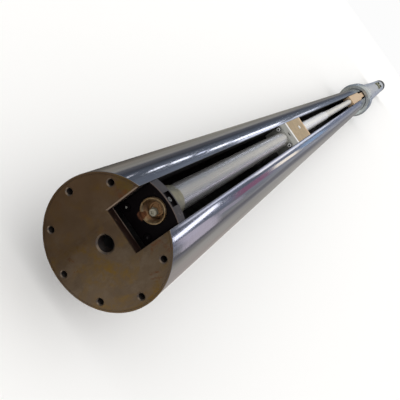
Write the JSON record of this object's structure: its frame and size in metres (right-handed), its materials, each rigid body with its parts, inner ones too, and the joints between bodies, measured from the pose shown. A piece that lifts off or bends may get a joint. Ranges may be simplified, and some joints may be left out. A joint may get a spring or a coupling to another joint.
{
  "type": "telescopic hydraulic cylinder",
  "caption": "Long slotted chrome tube that slides into a guide tube through a gland ring, driven by a slim two-stage hydraulic cylinder lying in its slot.",
  "frame": {"origin": "centre of the flat face on the guide tube's closed end", "axes": "+Y along the cylinder's axis, from the chrome tube's front face towards the closed end; +Z towards the slot; +X completes the frame"},
  "size_m": [0.168, 6.66, 0.168],
  "materials": {
    "chrome": "hard chrome, polished",
    "faced_steel": "machined steel gone brown with oil and light rust",
    "black_steel": "black oxide, oily",
    "yellow_zinc": "yellow zinc plating",
    "olive_zinc": "olive zinc plating",
    "satin_steel": "satin ground steel",
    "bright_steel": "ground bright steel",
    "rod_chrome": "chrome, slightly warm",
    "grey_steel": "machined grey steel",
    "tan_zinc": "tan passivated steel",
    "painted_steel": "blue-grey satin steel",
    "ring_steel": "turned grey-green steel",
    "screw_black": "black oxide",
    "bronze": "bronze",
    "seal": "rubber",
    "white_nylon": "moulded nylon"
  },
  "bodies": {
    "guide": {"rod": "rod_chrome", "rod_piston": "bronze", "rod_piston_seal": "seal", "anchor_block": "tan_zinc", "rod_pin": "satin_steel", "gland_ring": "ring_steel", "wiper_ring": "seal", "guide_bush_1": "bronze", "guide_bush_2": "bronze", "anchor_screw_1": "screw_black", "anchor_screw_2": "screw_black", "guide_tube": "painted_steel", "head_sleeve": "painted_steel", "end_collar": "grey_steel", "end_cap": "grey_steel", "port_boss": "yellow_zinc", "boss_plug_1": "screw_black", "boss_plug_2": "screw_black", "grease_nipple": "bright_steel"},
    "ram": {"slotted_tube": "chrome", "end_plate": "faced_steel", "tail_plug": "grey_steel", "tail_guide_ring": "white_nylon", "head_block": "black_steel", "port_adapter": "yellow_zinc", "port_plug": "white_nylon", "gallery_plug_1": "satin_steel", "gallery_plug_2": "satin_steel", "lock_screw": "satin_steel", "barrel_nut": "olive_zinc", "inner_barrel": "satin_steel", "barrel_flange": "grey_steel", "barrel_wiper": "seal", "bracket_block": "tan_zinc", "flange_screw_1": "screw_black", "flange_screw_2": "screw_black", "bracket_screw": "satin_steel"},
    "stage": {"stage_tube": "bright_steel", "stage_piston": "bronze", "stage_piston_seal": "seal", "stage_gland": "grey_steel"}
  },
  "joints": [
    {"name": "ram_slide", "type": "slide", "parent": "guide", "child": "ram", "axis": [0, 1, 0], "range_m": [0, 0.756]},
    {"name": "stage_slide", "type": "slide", "parent": "ram", "child": "stage", "axis": [0, -1, 0], "range_m": [0, 0.378]}
  ],
  "couplings": [
    {"joint": "stage_slide", "follows": "ram_slide", "ratio": 0.5}
  ]
}
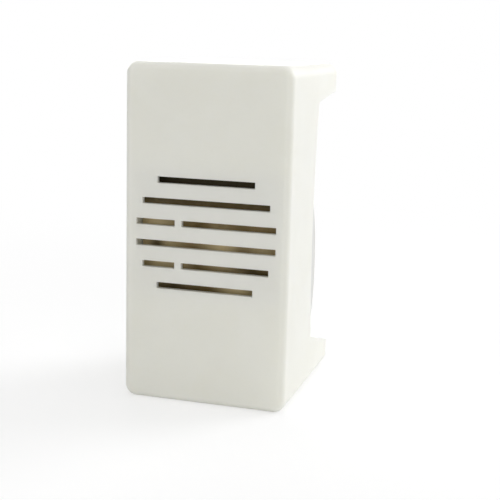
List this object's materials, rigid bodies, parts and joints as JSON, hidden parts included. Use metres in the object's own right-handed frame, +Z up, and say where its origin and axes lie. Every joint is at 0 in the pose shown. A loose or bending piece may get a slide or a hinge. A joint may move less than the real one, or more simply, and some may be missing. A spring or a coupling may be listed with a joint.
{
  "type": "electric buzzer",
  "caption": "Narrow upright electric buzzer module for a switch plate: white slotted cover over an electromagnet that rattles a spring-held steel plate, with wire clamps behind.",
  "frame": {"origin": "middle of the underside of the bounding box, which is the cover's flat bottom wall", "axes": "+Z up along the long side, +X to the right seen from the front, +Y from the slotted front into the wall"},
  "size_m": [0.0226, 0.025, 0.045],
  "materials": {
    "white_plastic": "fine satin moulding",
    "base_plastic": "light grey satin moulding",
    "yoke_steel": "yellow passivated zinc",
    "core_steel": "turned, zinc plated",
    "armature_steel": "olive yellow passivated zinc",
    "bobbin_nylon": "natural nylon",
    "winding_copper": "enamelled copper wire, plain layer",
    "tape_yellow": "polyester film tape",
    "tinned_pin": "tinned",
    "spring_bronze": "rolled bronze strip",
    "rivet_brass": "bright",
    "stop_rubber": "matt",
    "screw_steel": "nickel plated",
    "clamp_steel": "zinc plated",
    "terminal_brass": "pressed brass",
    "lead_wire": "enamelled copper wire"
  },
  "bodies": {
    "housing": {"front_cover": "white_plastic", "rear_base": "base_plastic", "yoke_frame": "yoke_steel", "coil_core": "core_steel", "coil_bobbin": "bobbin_nylon", "coil_winding": "winding_copper", "coil_tape": "tape_yellow", "bobbin_pins": "tinned_pin", "armature_spring": "spring_bronze", "spring_rivets": "rivet_brass", "backstop_pad": "stop_rubber", "yoke_screws": "screw_steel", "base_screws": "screw_steel", "terminal_plate_left": "terminal_brass", "terminal_plate_right": "terminal_brass", "coil_lead_left": "lead_wire", "coil_lead_right": "lead_wire"},
    "armature": {"armature": "armature_steel", "armature_rivets": "rivet_brass"},
    "clamp_left": {"clamp_plate_left": "clamp_steel"},
    "clamp_right": {"clamp_plate_right": "clamp_steel"},
    "screw_left": {"terminal_screw_left": "screw_steel"},
    "screw_right": {"terminal_screw_right": "screw_steel"}
  },
  "joints": [
    {"name": "armature_swing", "type": "hinge", "parent": "housing", "child": "armature", "pos_m": [0, -0.00885, 0.0328], "axis": [1, 0, 0], "range_deg": [0, 3.7], "stiffness_Nm_per_rad": 0.05, "springref_deg": -1.15, "deforming": ["armature_spring"]},
    {"name": "clamp_left_slide", "type": "slide", "parent": "housing", "child": "clamp_left", "axis": [0, 1, 0], "range_m": [0, 0.0019]},
    {"name": "screw_left_turn", "type": "hinge", "parent": "clamp_left", "child": "screw_left", "pos_m": [-0.00473, 0.00655, 0.0109], "axis": [0, 1, 0], "range_deg": [0, 1368]},
    {"name": "clamp_right_slide", "type": "slide", "parent": "housing", "child": "clamp_right", "axis": [0, 1, 0], "range_m": [0, 0.0019]},
    {"name": "screw_right_turn", "type": "hinge", "parent": "clamp_right", "child": "screw_right", "pos_m": [0.00473, 0.00655, 0.0109], "axis": [0, 1, 0], "range_deg": [0, 1368]}
  ],
  "couplings": [
    {"joint": "screw_left_turn", "follows": "clamp_left_slide", "rad_per_m": 12566},
    {"joint": "screw_right_turn", "follows": "clamp_right_slide", "rad_per_m": 12566}
  ]
}
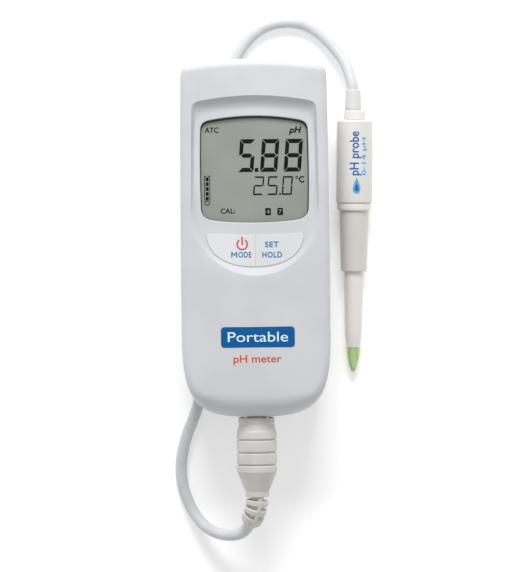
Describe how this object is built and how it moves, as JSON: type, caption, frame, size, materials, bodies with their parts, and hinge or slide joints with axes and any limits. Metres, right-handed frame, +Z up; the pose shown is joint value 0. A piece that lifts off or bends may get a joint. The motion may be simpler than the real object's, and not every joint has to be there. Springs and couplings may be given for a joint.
{
  "type": "ph meter",
  "caption": "Handheld pH meter lying on its back, with a display, keys, a battery bay, and a pH probe on a lead that plugs into its lower end.",
  "frame": {"origin": "on the surface the meter and its probe rest on, under the middle of the box around them, the plug and lead left out", "axes": "+Z up out of the display, +Y toward the top of the display, +X to the right of it"},
  "size_m": [0.088, 0.2288, 0.0421],
  "materials": {
    "case_plastic": "very light cool grey moulded plastic, fine satin texture",
    "key_plastic": "light grey key caps, satin",
    "badge_blue": "printed blue label, satin",
    "window_plastic": "clear window, glossy",
    "lcd_panel": "greenish grey liquid crystal glass",
    "inner_plastic": "plain moulded plastic",
    "seal_rubber": "dark soft rubber",
    "silicone": "grey silicone",
    "board": "green solder mask over glass fibre",
    "chip_black": "black moulding compound",
    "steel": "plain steel",
    "nickel": "nickel plated",
    "battery_sleeve": "plain printed sleeve",
    "plug_rubber": "warm light grey soft moulding",
    "cord_jacket": "cool off-white smooth jacket",
    "tie_plastic": "light hook and loop strap",
    "probe_plastic": "warm white moulded plastic",
    "probe_tube": "off-white slightly translucent tube",
    "probe_glass": "yellow-green bulb glass",
    "clear_tube": "clear glass tube"
  },
  "bodies": {
    "meter": {"badge_plate": "badge_blue", "battery_1": "battery_sleeve", "battery_2": "battery_sleeve", "battery_3": "battery_sleeve", "battery_cover": "case_plastic", "battery_cover_gasket": "seal_rubber", "beeper": "chip_black", "case_gasket": "seal_rubber", "case_screw_1": "steel", "case_screw_2": "steel", "case_screw_3": "steel", "case_screw_4": "steel", "contact_plate_1": "nickel", "contact_plate_2": "nickel", "contact_plate_3": "nickel", "contact_spring_1": "nickel", "contact_spring_2": "nickel", "contact_spring_3": "nickel", "controller_chip": "chip_black", "cover_screw_1": "steel", "cover_screw_2": "steel", "crystal": "steel", "display_window": "window_plastic", "front_shell": "case_plastic", "hold_switch_dome": "steel", "input_amplifier_chip": "chip_black", "keypad_mat": "silicone", "lcd_frame": "inner_plastic", "lcd_glass": "lcd_panel", "main_board": "board", "mode_switch_dome": "steel", "rear_shell": "case_plastic", "socket_body": "chip_black", "socket_nut": "nickel", "socket_seal": "seal_rubber", "zebra_strip_lower": "seal_rubber", "zebra_strip_upper": "seal_rubber"},
    "mode_key": {"mode_key": "key_plastic"},
    "hold_key": {"hold_key": "key_plastic"},
    "probe_lead": {"plug_overmould": "plug_rubber", "plug_barrel": "nickel", "plug_insert": "chip_black", "strain_relief": "plug_rubber", "lead_lower_run": "cord_jacket", "lead_hank": "cord_jacket", "lead_upper_run": "cord_jacket", "hank_tie_left": "tie_plastic", "hank_tie_right": "tie_plastic", "probe_amplifier_board": "board", "probe_boot": "cord_jacket", "probe_collar": "probe_plastic", "probe_glass_tip": "probe_glass", "probe_head": "probe_plastic", "probe_head_ring": "probe_tube", "probe_reference_tube": "clear_tube", "probe_shaft": "probe_tube", "probe_sleeve": "probe_tube", "probe_temperature_sensor": "steel"}
  },
  "joints": [
    {"name": "mode_key_press", "type": "slide", "parent": "meter", "child": "mode_key", "axis": [0, 0, -1], "range_m": [0, 0.0008], "stiffness_N_per_m": 600},
    {"name": "hold_key_press", "type": "slide", "parent": "meter", "child": "hold_key", "axis": [0, 0, -1], "range_m": [0, 0.0008], "stiffness_N_per_m": 600},
    {"name": "plug_pull", "type": "slide", "parent": "meter", "child": "probe_lead", "axis": [0, -1, 0], "range_m": [0, 0.014]}
  ]
}
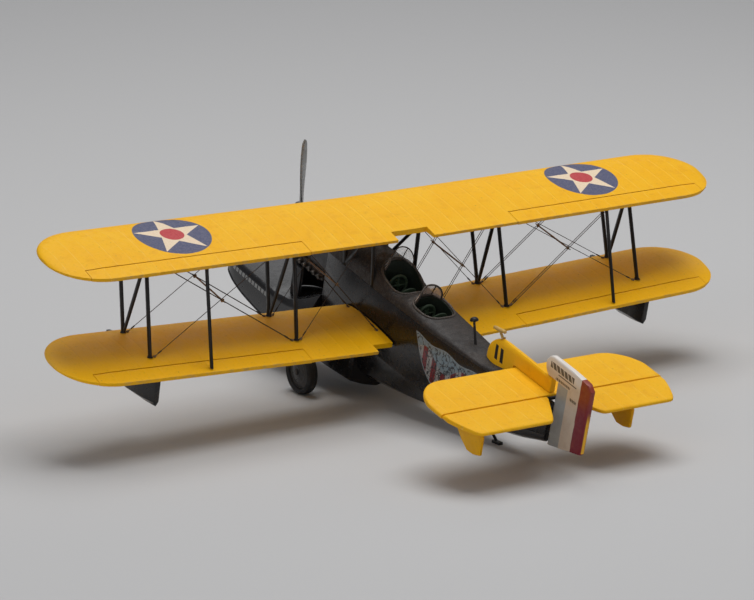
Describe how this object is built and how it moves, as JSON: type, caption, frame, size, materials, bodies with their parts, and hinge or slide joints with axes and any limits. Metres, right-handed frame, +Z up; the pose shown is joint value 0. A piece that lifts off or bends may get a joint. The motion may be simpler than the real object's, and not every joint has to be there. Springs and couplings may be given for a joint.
{
  "type": "model aircraft",
  "caption": "Parked scale model of an amphibian biplane with a propeller, turning control surfaces and retracting wheels.",
  "frame": {"origin": "centre of the model's box, on the surface it stands on", "axes": "+X to the port wing tip, -Y to the nose, +Z up; the airframe sits nose-up by 14.4 degrees on its wheels and tail skid"},
  "size_m": [0.1902, 0.1518, 0.0601],
  "materials": {
    "wing_yellow": "bright orange-yellow paint, satin",
    "rudder_paint": "off-white paint with blue-grey and dark red upright stripes, satin",
    "hull_black": "near-black gloss paint",
    "deck_grey": "warm dark grey paint, matt",
    "engine_metal": "dull metal paint",
    "propeller_metal": "grey metal, satin",
    "cockpit_green": "dark green paint, matt",
    "glazing": "clear, slightly warm",
    "tyre_rubber": "dark grey, matt",
    "wire_brown": "dark brown thread, matt",
    "strut_black": "black paint, satin"
  },
  "bodies": {
    "root": {"upper_wing": "wing_yellow", "lower_wing_port": "wing_yellow", "lower_wing_starboard": "wing_yellow", "strut_outboard_front_port": "strut_black", "strut_outboard_rear_port": "strut_black", "strut_outboard_diagonal_port": "strut_black", "strut_inboard_front_port": "strut_black", "strut_inboard_rear_port": "strut_black", "strut_inboard_diagonal_port": "strut_black", "strut_outboard_front_starboard": "strut_black", "strut_outboard_rear_starboard": "strut_black", "strut_outboard_diagonal_starboard": "strut_black", "strut_inboard_front_starboard": "strut_black", "strut_inboard_rear_starboard": "strut_black", "strut_inboard_diagonal_starboard": "strut_black", "cabane_port": "strut_black", "cabane_starboard": "strut_black", "rigging_outboard_port": "wire_brown", "rigging_inboard_port": "wire_brown", "rigging_outboard_starboard": "wire_brown", "rigging_inboard_starboard": "wire_brown", "hull": "hull_black", "fuselage": "hull_black", "turtledeck": "deck_grey", "engine_cowl": "deck_grey", "cylinder_bank_port": "engine_metal", "cylinder_bank_starboard": "engine_metal", "radiator": "hull_black", "propeller_shaft": "propeller_metal", "seat_front": "cockpit_green", "windscreen_front": "glazing", "seat_rear": "cockpit_green", "windscreen_rear": "glazing", "stabilizer": "wing_yellow", "fin": "wing_yellow", "finlet_port": "wing_yellow", "finlet_starboard": "wing_yellow", "tip_float_port": "hull_black", "tip_float_starboard": "hull_black", "mast": "strut_black", "tail_skid": "strut_black"},
    "propeller": {"propeller": "propeller_metal"},
    "elevators": {"elevator_port": "wing_yellow", "elevator_starboard": "wing_yellow", "elevator_torque_tube": "strut_black"},
    "rudder": {"rudder": "rudder_paint"},
    "control_wheel_front": {"control_wheel_front": "cockpit_green"},
    "control_wheel_rear": {"control_wheel_rear": "cockpit_green"},
    "gear_port": {"gear_leg_port": "strut_black"},
    "wheel_port": {"tyre_port": "tyre_rubber", "wheel_disc_port": "strut_black"},
    "aileron_lower_port": {"aileron_lower_port": "wing_yellow"},
    "aileron_upper_port": {"aileron_upper_port": "wing_yellow"},
    "aileron_link_port": {"aileron_link_port": "strut_black"},
    "gear_starboard": {"gear_leg_starboard": "strut_black"},
    "wheel_starboard": {"tyre_starboard": "tyre_rubber", "wheel_disc_starboard": "strut_black"},
    "aileron_lower_starboard": {"aileron_lower_starboard": "wing_yellow"},
    "aileron_upper_starboard": {"aileron_upper_starboard": "wing_yellow"},
    "aileron_link_starboard": {"aileron_link_starboard": "strut_black"}
  },
  "joints": [
    {"name": "propeller_spin", "type": "hinge", "parent": "root", "child": "propeller", "pos_m": [0, -0.0495, 0.04146], "axis": [0, 0.9686, -0.2487], "continuous": true},
    {"name": "gear_port_retract", "type": "hinge", "parent": "root", "child": "gear_port", "pos_m": [0.00985, -0.02344, 0.01391], "axis": [0, -0.9686, 0.2487], "range_deg": [0, 65]},
    {"name": "gear_starboard_retract", "type": "hinge", "parent": "root", "child": "gear_starboard", "pos_m": [-0.00985, -0.02344, 0.01391], "axis": [0, 0.9686, -0.2487], "range_deg": [0, 65]},
    {"name": "wheel_port_spin", "type": "hinge", "parent": "gear_port", "child": "wheel_port", "pos_m": [0.015, -0.02552, 0.00577], "axis": [1, 0, 0], "continuous": true},
    {"name": "wheel_starboard_spin", "type": "hinge", "parent": "gear_starboard", "child": "wheel_starboard", "pos_m": [-0.015, -0.02552, 0.00577], "axis": [1, 0, 0], "continuous": true},
    {"name": "aileron_lower_port_hinge", "type": "hinge", "parent": "root", "child": "aileron_lower_port", "pos_m": [0.056, 0.00223, 0.01978], "axis": [0.9991, 0.0104, 0.0406], "range_deg": [-20, 20]},
    {"name": "aileron_upper_port_hinge", "type": "hinge", "parent": "root", "child": "aileron_upper_port", "pos_m": [0.056, -0.0001, 0.04489], "axis": [0.9999, 0.0026, 0.0101], "range_deg": [-20, 20]},
    {"name": "aileron_link_port_pivot", "type": "hinge", "parent": "aileron_lower_port", "child": "aileron_link_port", "pos_m": [0.0587, 0.00519, 0.01965], "axis": [1, 0, 0], "range_deg": [-20, 20]},
    {"name": "aileron_lower_starboard_hinge", "type": "hinge", "parent": "root", "child": "aileron_lower_starboard", "pos_m": [-0.056, 0.00223, 0.01978], "axis": [0.9991, -0.0104, -0.0406], "range_deg": [-20, 20]},
    {"name": "aileron_upper_starboard_hinge", "type": "hinge", "parent": "root", "child": "aileron_upper_starboard", "pos_m": [-0.056, -0.0001, 0.04489], "axis": [0.9999, -0.0026, -0.0101], "range_deg": [-20, 20]},
    {"name": "aileron_link_starboard_pivot", "type": "hinge", "parent": "aileron_lower_starboard", "child": "aileron_link_starboard", "pos_m": [-0.0587, 0.00519, 0.01965], "axis": [1, 0, 0], "range_deg": [-20, 20]},
    {"name": "elevator_hinge", "type": "hinge", "parent": "root", "child": "elevators", "pos_m": [0, 0.06077, 0.01655], "axis": [1, 0, 0], "range_deg": [-20, 25]},
    {"name": "rudder_hinge", "type": "hinge", "parent": "root", "child": "rudder", "pos_m": [0, 0.0618, 0.01453], "axis": [0, 0.2487, 0.9686], "range_deg": [-25, 25]},
    {"name": "control_wheel_front_turn", "type": "hinge", "parent": "root", "child": "control_wheel_front", "pos_m": [0, -0.00475, 0.02997], "axis": [0, 0.9686, -0.2487], "range_deg": [-90, 90]},
    {"name": "control_wheel_rear_turn", "type": "hinge", "parent": "root", "child": "control_wheel_rear", "pos_m": [0, 0.00827, 0.02559], "axis": [0, 0.9686, -0.2487], "range_deg": [-90, 90]}
  ],
  "couplings": [
    {"joint": "aileron_upper_port_hinge", "follows": "aileron_lower_port_hinge", "ratio": 1},
    {"joint": "aileron_lower_starboard_hinge", "follows": "aileron_lower_port_hinge", "ratio": -1},
    {"joint": "aileron_upper_starboard_hinge", "follows": "aileron_lower_port_hinge", "ratio": -1},
    {"joint": "aileron_link_port_pivot", "follows": "aileron_lower_port_hinge", "ratio": -1},
    {"joint": "aileron_link_starboard_pivot", "follows": "aileron_lower_port_hinge", "ratio": 1},
    {"joint": "gear_starboard_retract", "follows": "gear_port_retract", "ratio": 1}
  ]
}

**STATED EXERCISE:** Report the number of lines in the entries above that include the string "rigid". Give nothing but the number.

**REPLY TO THE EXERCISE:** 2